- Data
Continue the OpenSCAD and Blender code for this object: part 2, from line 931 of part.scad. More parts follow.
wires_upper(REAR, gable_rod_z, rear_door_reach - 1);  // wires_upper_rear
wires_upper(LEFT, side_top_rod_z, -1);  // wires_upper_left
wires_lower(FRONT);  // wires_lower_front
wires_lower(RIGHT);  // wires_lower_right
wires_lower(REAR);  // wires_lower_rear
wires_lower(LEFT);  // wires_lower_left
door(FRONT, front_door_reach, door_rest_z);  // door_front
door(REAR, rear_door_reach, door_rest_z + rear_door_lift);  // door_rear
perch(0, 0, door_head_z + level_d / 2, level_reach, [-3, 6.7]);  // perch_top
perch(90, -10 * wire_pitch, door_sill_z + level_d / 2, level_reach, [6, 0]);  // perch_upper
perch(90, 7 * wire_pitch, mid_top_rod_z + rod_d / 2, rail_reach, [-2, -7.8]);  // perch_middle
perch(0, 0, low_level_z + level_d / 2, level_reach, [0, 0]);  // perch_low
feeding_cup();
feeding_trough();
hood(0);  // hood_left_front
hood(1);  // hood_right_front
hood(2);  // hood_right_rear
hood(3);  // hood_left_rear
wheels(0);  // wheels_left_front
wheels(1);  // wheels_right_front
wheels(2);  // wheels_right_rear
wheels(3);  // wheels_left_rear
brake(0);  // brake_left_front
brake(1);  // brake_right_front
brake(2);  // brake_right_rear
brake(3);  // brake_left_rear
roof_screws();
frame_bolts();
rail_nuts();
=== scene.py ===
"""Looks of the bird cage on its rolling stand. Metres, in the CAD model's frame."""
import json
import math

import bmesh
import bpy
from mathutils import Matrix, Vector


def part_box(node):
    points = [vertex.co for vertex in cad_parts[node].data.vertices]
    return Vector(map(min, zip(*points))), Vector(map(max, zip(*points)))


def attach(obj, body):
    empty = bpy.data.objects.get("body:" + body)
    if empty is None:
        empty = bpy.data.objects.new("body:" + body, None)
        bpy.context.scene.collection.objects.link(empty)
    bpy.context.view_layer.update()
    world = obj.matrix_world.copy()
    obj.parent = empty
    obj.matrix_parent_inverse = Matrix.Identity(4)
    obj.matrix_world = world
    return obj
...
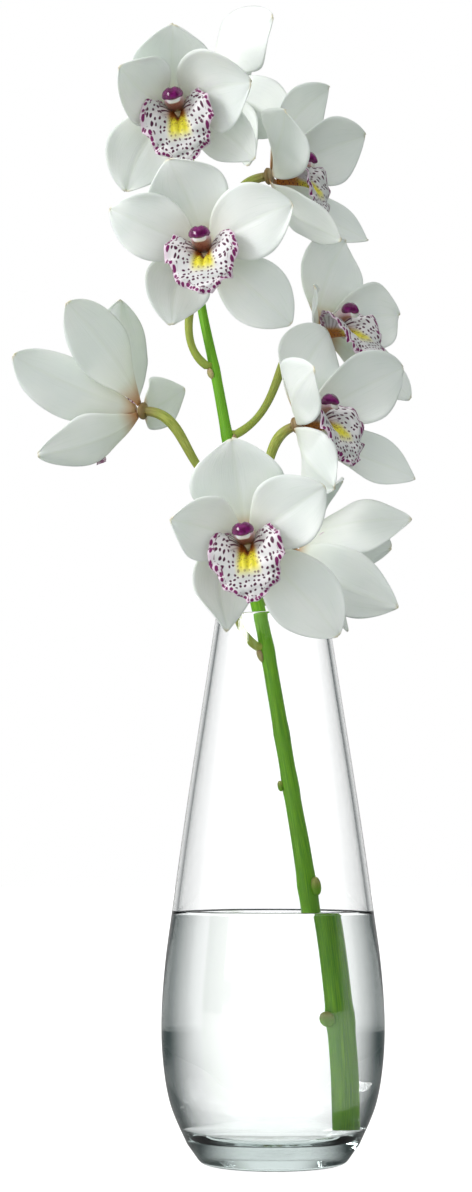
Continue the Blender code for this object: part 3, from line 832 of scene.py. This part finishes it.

- Short problem
Working from the data above, extract solely the lines from the one containing "perch(90, 7 *" through the one containing "bpy.context.view_layer.update()", exactly as they appear, both included.

- Result
perch(90, 7 * wire_pitch, mid_top_rod_z + rod_d / 2, rail_reach, [-2, -7.8]);  // perch_middle
perch(0, 0, low_level_z + level_d / 2, level_reach, [0, 0]);  // perch_low
feeding_cup();
feeding_trough();
hood(0);  // hood_left_front
hood(1);  // hood_right_front
hood(2);  // hood_right_rear
hood(3);  // hood_left_rear
wheels(0);  // wheels_left_front
wheels(1);  // wheels_right_front
wheels(2);  // wheels_right_rear
wheels(3);  // wheels_left_rear
brake(0);  // brake_left_front
brake(1);  // brake_right_front
brake(2);  // brake_right_rear
brake(3);  // brake_left_rear
roof_screws();
frame_bolts();
rail_nuts();
=== scene.py ===
"""Looks of the bird cage on its rolling stand. Metres, in the CAD model's frame."""
import json
import math

import bmesh
import bpy
from mathutils import Matrix, Vector


def part_box(node):
    points = [vertex.co for vertex in cad_parts[node].data.vertices]
    return Vector(map(min, zip(*points))), Vector(map(max, zip(*points)))


def attach(obj, body):
    empty = bpy.data.objects.get("body:" + body)
    if empty is None:
        empty = bpy.data.objects.new("body:" + body, None)
        bpy.context.scene.collection.objects.link(empty)
    bpy.context.view_layer.update()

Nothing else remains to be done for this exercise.